Data provided —
# # # #
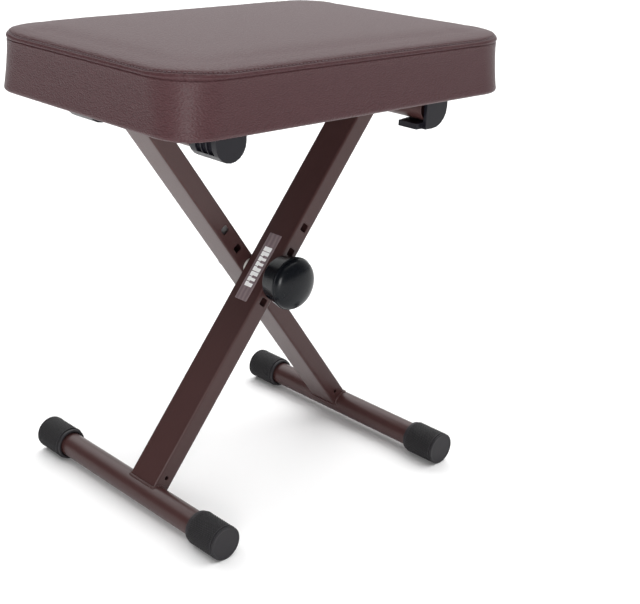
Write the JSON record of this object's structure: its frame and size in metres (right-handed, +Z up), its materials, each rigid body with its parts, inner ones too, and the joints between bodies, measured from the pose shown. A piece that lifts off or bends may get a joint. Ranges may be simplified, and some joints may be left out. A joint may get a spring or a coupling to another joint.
{
  "type": "folding piano bench",
  "caption": "Folding X-frame bench with a padded vinyl seat, hinged on one crossbar and hooked on the other, a clamp knob at the leg pivot and rubber foot caps.",
  "frame": {"origin": "on the floor, under the middle of the seat", "axes": "+Z up; +X along the seat's length, from its hinged end to its hooked end; -Y towards the clamp knob"},
  "size_m": [0.419, 0.29, 0.4616],
  "materials": {
    "leg_paint": "satin",
    "cover_vinyl": "satin",
    "foam": "matte",
    "plywood": "matte",
    "dust_cloth": "matte",
    "black_plastic": "satin",
    "knob_plastic": "gloss",
    "cap_rubber": "matte",
    "plated_steel": "satin",
    "nylon": "matte",
    "label_film": "satin"
  },
  "bodies": {
    "rear_frame": {"rear_leg": "leg_paint", "rear_crossbar": "leg_paint", "rear_foot_tube": "leg_paint", "rear_foot_cap_front": "cap_rubber", "rear_foot_cap_rear": "cap_rubber", "pivot_bolt": "plated_steel", "bolt_washer": "plated_steel", "leg_spacer": "nylon"},
    "front_frame": {"front_leg": "leg_paint", "front_crossbar": "leg_paint", "front_foot_tube": "leg_paint", "front_foot_cap_front": "cap_rubber", "front_foot_cap_rear": "cap_rubber", "leg_label": "label_film"},
    "seat": {"seat_board": "plywood", "seat_foam": "foam", "cover_side_band": "cover_vinyl", "cover_top_panel": "cover_vinyl", "dust_cover": "dust_cloth", "hinge_bracket_front": "black_plastic", "hinge_bracket_rear": "black_plastic", "hook_bracket_front": "black_plastic", "hook_bracket_rear": "black_plastic", "hinge_screw_front_a": "plated_steel", "hinge_screw_front_b": "plated_steel", "hinge_screw_rear_a": "plated_steel", "hinge_screw_rear_b": "plated_steel", "hook_screw_front_a": "plated_steel", "hook_screw_front_b": "plated_steel", "hook_screw_rear_a": "plated_steel", "hook_screw_rear_b": "plated_steel"},
    "washer": {"knob_washer": "plated_steel"},
    "knob": {"clamp_knob": "knob_plastic", "knob_nut": "plated_steel"}
  },
  "joints": [
    {"name": "leg_fold", "type": "hinge", "parent": "rear_frame", "child": "front_frame", "pos_m": [0, 0, 0.21375], "axis": [0, -1, 0], "range_deg": [0, 64]},
    {"name": "seat_hinge", "type": "hinge", "parent": "rear_frame", "child": "seat", "pos_m": [-0.12906, 0, 0.38194], "axis": [0, -1, 0], "range_deg": [0, 33]},
    {"name": "knob_travel", "type": "slide", "parent": "rear_frame", "child": "washer", "axis": [0, -1, 0], "range_m": [0, 0.0038]},
    {"name": "knob_turn", "type": "hinge", "parent": "washer", "child": "knob", "pos_m": [0, 0, 0.21375], "axis": [0, -1, 0], "range_deg": [0, 1080]}
  ],
  "couplings": [
    {"joint": "seat_hinge", "follows": "leg_fold", "ratio": 0.5},
    {"joint": "knob_travel", "follows": "knob_turn", "m_per_rad": 0.00019894}
  ]
}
# # # #
Written instruction — Each line of the data that includes the word "bodies" counts once; report the total and nothing more.

Solution to the exercise — 2